> TASK TO COMPLETE: Write each line out exactly, leaving none out.

> SUPPLIED INFORMATION:
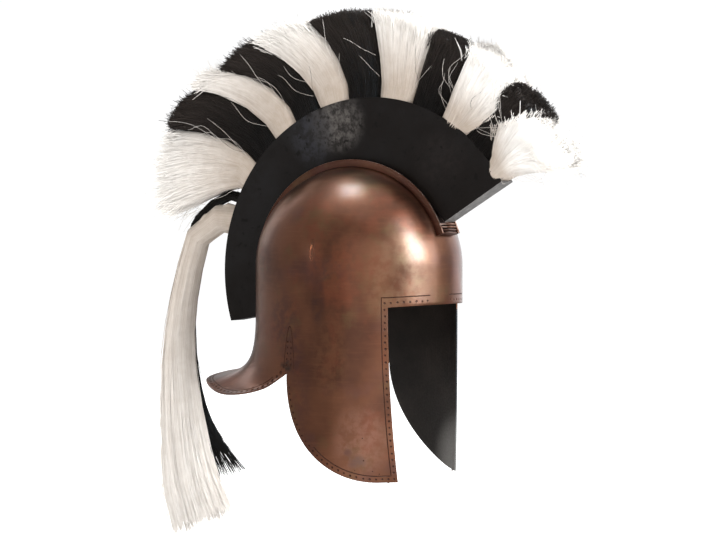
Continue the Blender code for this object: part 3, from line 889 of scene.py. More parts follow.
# The arch over an ear notch: its foot above the notch, how far in front of it the middle is, its
# steps, how full its sides are, and how high the pairs of dots in it stand, as shares of its height
ARCH_FOOT_ABOVE = 0.004
ARCH_AHEAD = 0.0026
ARCH_STEPS = 36
ARCH_LEAN = 0.9
ARCH_DOT_ROWS = (0.08, 0.22, 0.36, 0.50, 0.64)
# How far below the brow the black paint inside the cheek guards reaches their front edge
PAINT_BELOW_BROW = 0.004


def is_worn(point):
    """Whether a point of the border is on the stretch of the brow that is rubbed smooth."""
    return WORN_BROW[0] < point[0] < WORN_BROW[1] and point[1] < 0.0


def unworn(points):
    """The stretches of a line that aren't rubbed smooth."""
    runs = [[]]
    for point in points:
        if is_worn(point):
            if runs[-1]:
                runs.append([])
        else:
            runs[-1].append(point)
    return [run for run in runs if len(run) > 1]


def cut_line(form, tree, points, settings):
    """A V-shaped cutter along a line on the skin that tree holds."""
    depth = settings.line_depth
    half_top = settings.line_width / 2 * (CUTTER_LIFT + depth) / depth
    spots = [tree.find_nearest(p)[:2] for p in points]
    rings = []
    for i, (spot, normal) in enumerate(spots):
        along = spots[min(i + 1, len(spots) - 1)][0] - spots[max(i - 1, 0)][0]
        side = normal.cross(along).normalized() * half_top
        top = spot + normal * CUTTER_LIFT
        rings.append([top + side, top - side, spot - normal * depth])
    add_loft(form, rings, GROOVE)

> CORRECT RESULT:
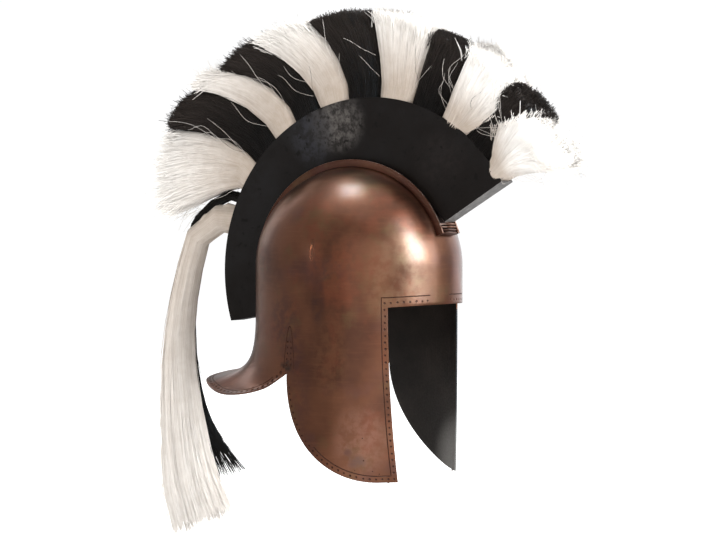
Continue the Blender code for this object: part 3, from line 889 of scene.py. More parts follow.
# The arch over an ear notch: its foot above the notch, how far in front of it the middle is, its
# steps, how full its sides are, and how high the pairs of dots in it stand, as shares of its height
ARCH_FOOT_ABOVE = 0.004
ARCH_AHEAD = 0.0026
ARCH_STEPS = 36
ARCH_LEAN = 0.9
ARCH_DOT_ROWS = (0.08, 0.22, 0.36, 0.50, 0.64)
# How far below the brow the black paint inside the cheek guards reaches their front edge
PAINT_BELOW_BROW = 0.004


def is_worn(point):
    """Whether a point of the border is on the stretch of the brow that is rubbed smooth."""
    return WORN_BROW[0] < point[0] < WORN_BROW[1] and point[1] < 0.0


def unworn(points):
    """The stretches of a line that aren't rubbed smooth."""
    runs = [[]]
    for point in points:
        if is_worn(point):
            if runs[-1]:
                runs.append([])
        else:
            runs[-1].append(point)
    return [run for run in runs if len(run) > 1]


def cut_line(form, tree, points, settings):
    """A V-shaped cutter along a line on the skin that tree holds."""
    depth = settings.line_depth
    half_top = settings.line_width / 2 * (CUTTER_LIFT + depth) / depth
    spots = [tree.find_nearest(p)[:2] for p in points]
    rings = []
    for i, (spot, normal) in enumerate(spots):
        along = spots[min(i + 1, len(spots) - 1)][0] - spots[max(i - 1, 0)][0]
        side = normal.cross(along).normalized() * half_top
        top = spot + normal * CUTTER_LIFT
        rings.append([top + side, top - side, spot - normal * depth])
    add_loft(form, rings, GROOVE)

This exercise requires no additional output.